• INSTRUCTION
All of the data needs to be repeated exactly.

──────────

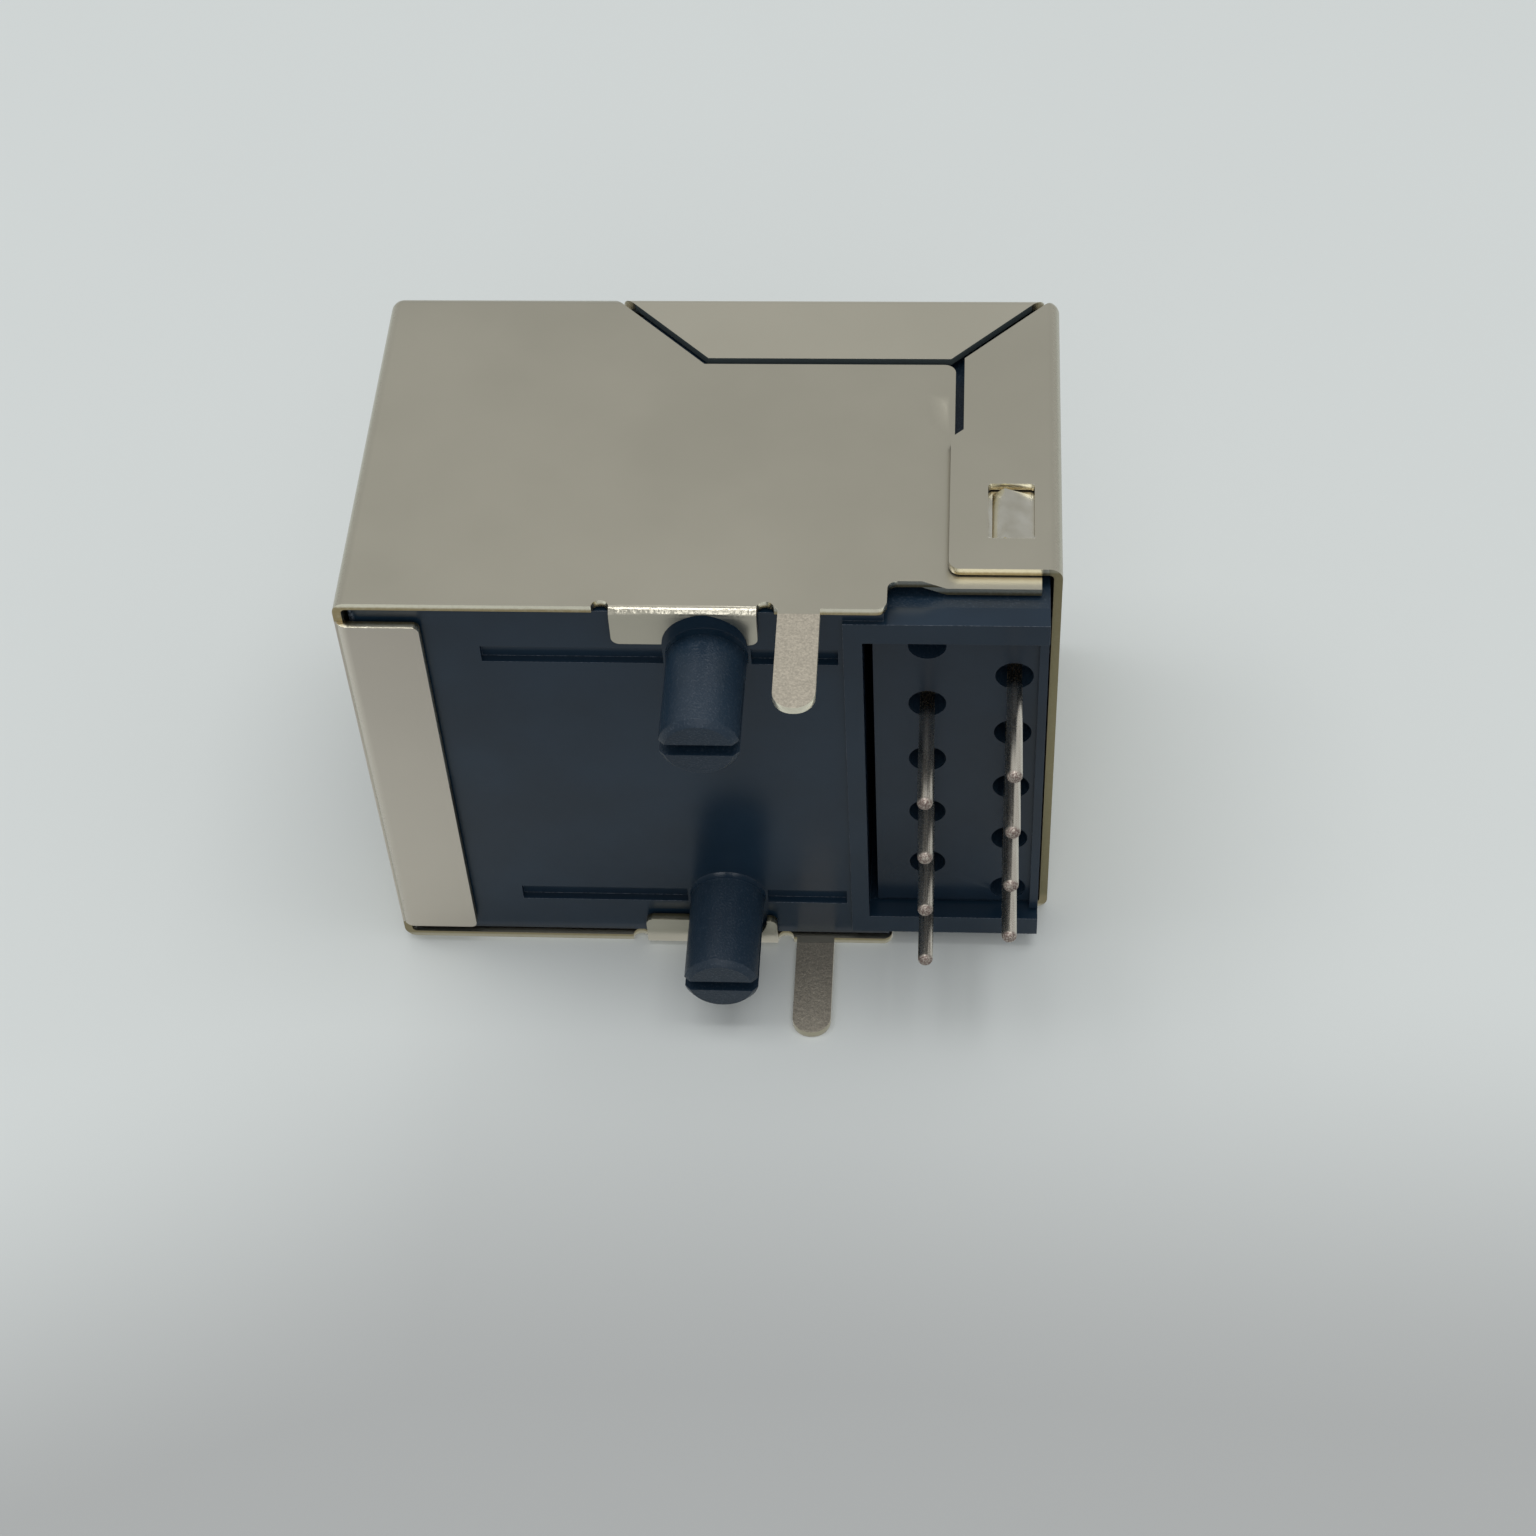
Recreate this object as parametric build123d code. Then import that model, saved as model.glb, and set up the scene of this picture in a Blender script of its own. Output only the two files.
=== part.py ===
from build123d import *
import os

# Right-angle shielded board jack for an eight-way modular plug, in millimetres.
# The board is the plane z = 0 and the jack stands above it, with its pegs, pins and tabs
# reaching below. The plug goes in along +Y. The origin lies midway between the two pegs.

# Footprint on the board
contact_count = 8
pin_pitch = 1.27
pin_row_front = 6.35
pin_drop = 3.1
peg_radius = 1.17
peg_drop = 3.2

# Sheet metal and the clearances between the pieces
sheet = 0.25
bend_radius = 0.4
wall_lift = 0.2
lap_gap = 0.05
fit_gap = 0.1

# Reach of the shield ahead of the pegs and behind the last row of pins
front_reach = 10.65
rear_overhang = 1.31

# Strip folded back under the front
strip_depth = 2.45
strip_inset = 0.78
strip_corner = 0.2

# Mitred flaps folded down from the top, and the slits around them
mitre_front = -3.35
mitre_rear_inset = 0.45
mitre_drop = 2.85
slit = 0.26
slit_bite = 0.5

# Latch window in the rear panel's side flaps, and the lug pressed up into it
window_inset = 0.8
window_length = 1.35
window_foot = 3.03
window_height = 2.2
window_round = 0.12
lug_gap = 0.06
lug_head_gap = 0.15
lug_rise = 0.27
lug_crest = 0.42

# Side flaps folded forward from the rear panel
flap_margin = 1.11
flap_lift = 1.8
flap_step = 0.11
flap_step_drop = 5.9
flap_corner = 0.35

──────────

• ANSWER IN FULL
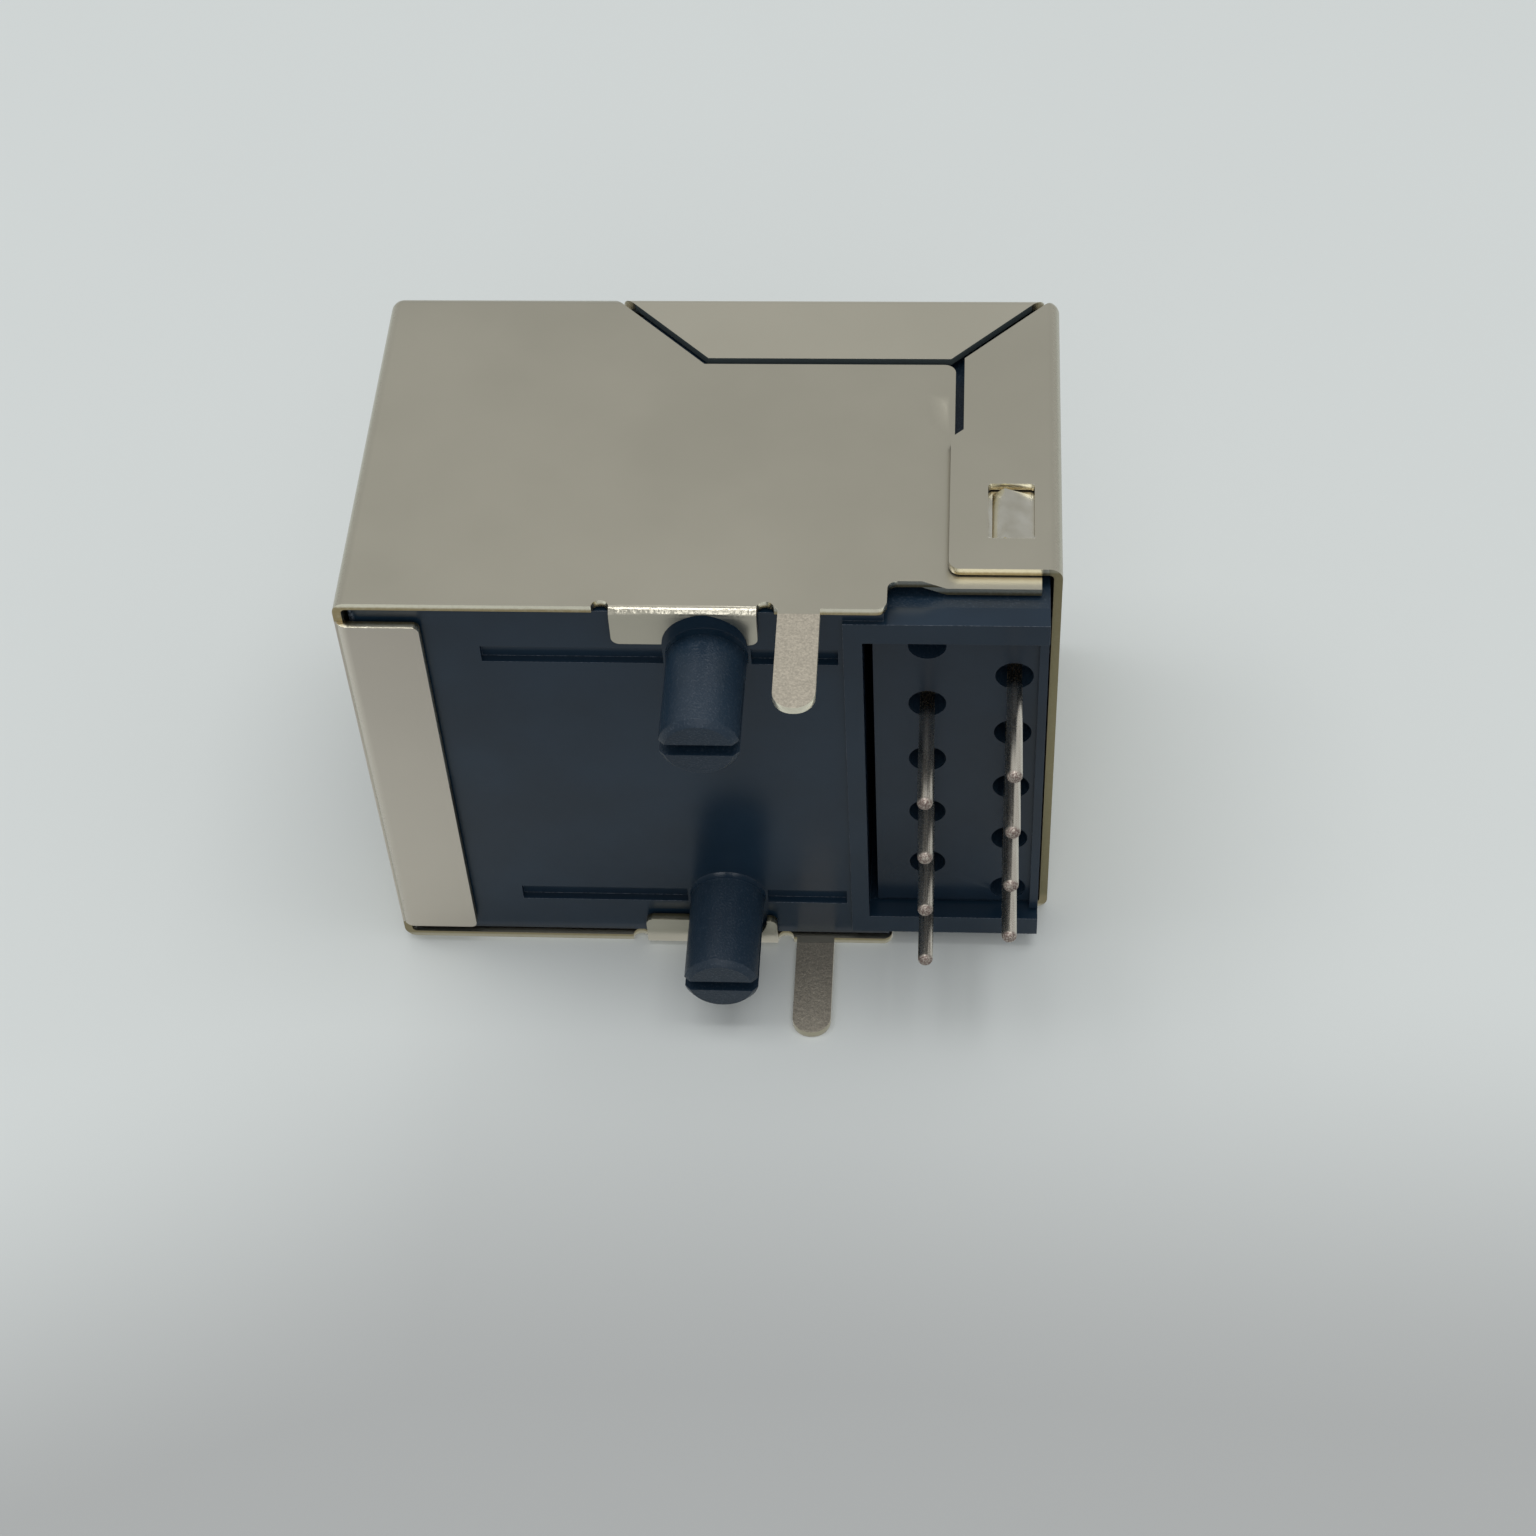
Recreate this object as parametric build123d code. Then import that model, saved as model.glb, and set up the scene of this picture in a Blender script of its own. Output only the two files.
=== part.py ===
from build123d import *
import os

# Right-angle shielded board jack for an eight-way modular plug, in millimetres.
# The board is the plane z = 0 and the jack stands above it, with its pegs, pins and tabs
# reaching below. The plug goes in along +Y. The origin lies midway between the two pegs.

# Footprint on the board
contact_count = 8
pin_pitch = 1.27
pin_row_front = 6.35
pin_drop = 3.1
peg_radius = 1.17
peg_drop = 3.2

# Sheet metal and the clearances between the pieces
sheet = 0.25
bend_radius = 0.4
wall_lift = 0.2
lap_gap = 0.05
fit_gap = 0.1

# Reach of the shield ahead of the pegs and behind the last row of pins
front_reach = 10.65
rear_overhang = 1.31

# Strip folded back under the front
strip_depth = 2.45
strip_inset = 0.78
strip_corner = 0.2

# Mitred flaps folded down from the top, and the slits around them
mitre_front = -3.35
mitre_rear_inset = 0.45
mitre_drop = 2.85
slit = 0.26
slit_bite = 0.5

# Latch window in the rear panel's side flaps, and the lug pressed up into it
window_inset = 0.8
window_length = 1.35
window_foot = 3.03
window_height = 2.2
window_round = 0.12
lug_gap = 0.06
lug_head_gap = 0.15
lug_rise = 0.27
lug_crest = 0.42

# Side flaps folded forward from the rear panel
flap_margin = 1.11
flap_lift = 1.8
flap_step = 0.11
flap_step_drop = 5.9
flap_corner = 0.35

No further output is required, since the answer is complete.